The INA grounds of inadmissibility are in INA §212(a), and the INA grounds of deportability are in INA §237(a).

11.

For information about these grant programs, see CRS Report R42446, Federal Pell Grant Program of the Higher Education Act: How the Program Works, Recent Legislative Changes, and Current Issues, and CRS Report RL31618, Campus-Based Student Financial Aid Programs Under the Higher Education Act.

12.

For information about Senate-passed S. 2611 and House-passed H.R. 4437 in the 109th Congress, see archived CRS Report RL33125, Immigration Legislation and Issues in the 109th Congress.

13.

For further information about the proposed Z classifications, see archived CRS Report RL32044, Immigration: Policy Considerations Related to Guest Worker Programs.

14.

Under S. 1639, certain applicants for Z status would have been eligible to receive probationary benefits in the form of employment authorization pending final adjudication of their applications.

15.

Unlike Z aliens applying to adjust to LPR status under S. 1639 §602, beneficiaries of the DREAM Act provisions would not have been subject to a "back of the line" provision requiring them to wait to adjust status until immigrant visas became available to others whose petitions had been filed by a specified date.

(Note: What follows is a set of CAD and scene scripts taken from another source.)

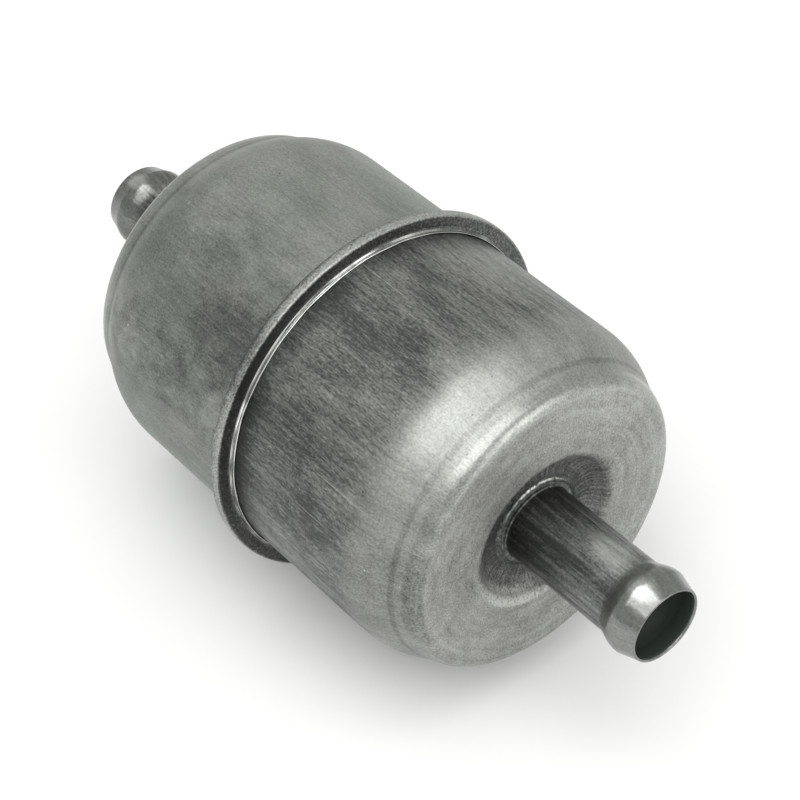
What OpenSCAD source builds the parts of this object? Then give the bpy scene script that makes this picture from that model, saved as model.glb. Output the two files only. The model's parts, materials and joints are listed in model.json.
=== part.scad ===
// In-line fuel filter: two drawn steel cups, rolled together at the seam round a spring-loaded
// pleated element. Every turned piece is turned about the X axis. The seam plane is X = 0, the
// inlet is at -X and the outlet at +X, so fuel flows along +X. Millimetres.

/* [Casing] */
// Outside radius of the cups
body_r = 22; // [21.8:0.1:22.4]
// Thickness of the steel sheet
sheet_t = 0.5; // [0.4:0.05:0.5]
// Distance from the seam plane to the outside of each end face
face_x = 30.2; // [30:0.1:32]
// Outside radius of the rolled seam
rim_r = 24.2; // [24.1:0.1:25]
// Inside radius of the lip that is folded over the outlet cup's flange
lip_r = 22.45; // [22.45:0.05:22.6]
// Radius where the end face starts to roll into the dimple round the tube
dimple_r = 10.4; // [10.3:0.1:11]

/* [Hose tubes] */
// Outside radius of the plain tube, for a 3/8 inch hose
tube_r = 4.76; // [4.6:0.01:4.8]
// Thickness of the tube wall
tube_wall = 0.5; // [0.4:0.05:0.6]
// Largest radius of the hose bead
bead_r = 5.48; // [5.3:0.01:5.8]
// Distance from the seam plane to the middle of the bead's crest
bead_x = 46.4; // [44.4:0.1:46.6]
// Distance from the seam plane to the tube's mouth
mouth_x = 49.2; // [49.2:0.1:52]

/* [Element] */
// Number of pleats in the filter paper
pleats = 36; // [30:1:38]
// Thickness of the filter paper
paper_t = 0.35; // [0.25:0.05:0.4]
// Radius of the outer folds, at the middle of the paper
pleat_out_r = 17.3; // [16:0.1:17.3]
// Radius of the inner folds, at the middle of the paper
pleat_in_r = 8.1; // [8.1:0.1:8.5]
// Outside radius of the perforated core
core_r = 7.7; // [7.6:0.05:7.7]
// Number of rows of holes along the core
core_rows = 10; // [4:1:12]
// Diameter of the spring's wire
spring_wire = 1.2; // [1:0.1:1.3]

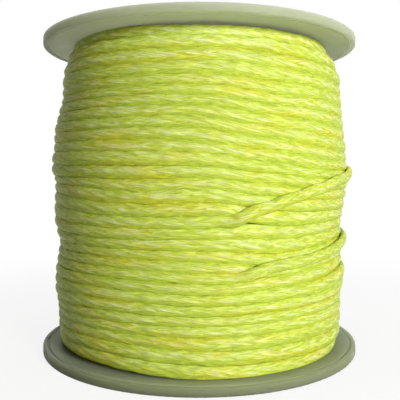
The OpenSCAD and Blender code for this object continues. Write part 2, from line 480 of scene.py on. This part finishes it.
@dataclass
class Route:
    """A stretch of line: its centre points with the directions that the braid is built on."""

    points: Array  # millimetres: n, 3
    out: Array  # away from the drum: n, 3
    side: Array  # across the line: n, 3
    along: Array  # millimetres from the start
    room: Array  # half widths above and below: n, 2
    raised: Array  # from 0 in the layer to 1 on top of it

    @classmethod
    def through(cls, points: Array, room: Array, raised: Array) -> Route:
        """Finds the directions along a row of points around the drum's axis.

        Args:
            points: the centre points, n by 3.
            room: the room above and below each point, n by 2.
            raised: from 0 for line that lies in the layer to 1 for line on top of it.

        Returns:
            The route.
        """
        ahead = np.gradient(points, axis=0)
        ahead /= np.linalg.norm(ahead, axis=1, keepdims=True)
        out = points * (1, 1, 0)
        out -= (out * ahead).sum(1, keepdims=True) * ahead
        out /= np.linalg.norm(out, axis=1, keepdims=True)
        steps = np.linalg.norm(np.diff(points, axis=0), axis=1)
        along = np.concatenate([[0], np.cumsum(steps)])
        return cls(points, out, np.cross(ahead, out), along, room, raised)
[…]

For further information about the permanent immigration system, see CRS Report R42866, Permanent Legal Immigration to the United States: Policy Overview.

16.

Aliens in probationary Z or Z nonimmigrant status who met certain requirements similarly would have been eligible for student loans, federal work-study programs, and services, but not grants.

17.

See CRS Report RL33863, Unauthorized Alien Students: Issues and "DREAM Act" Legislation.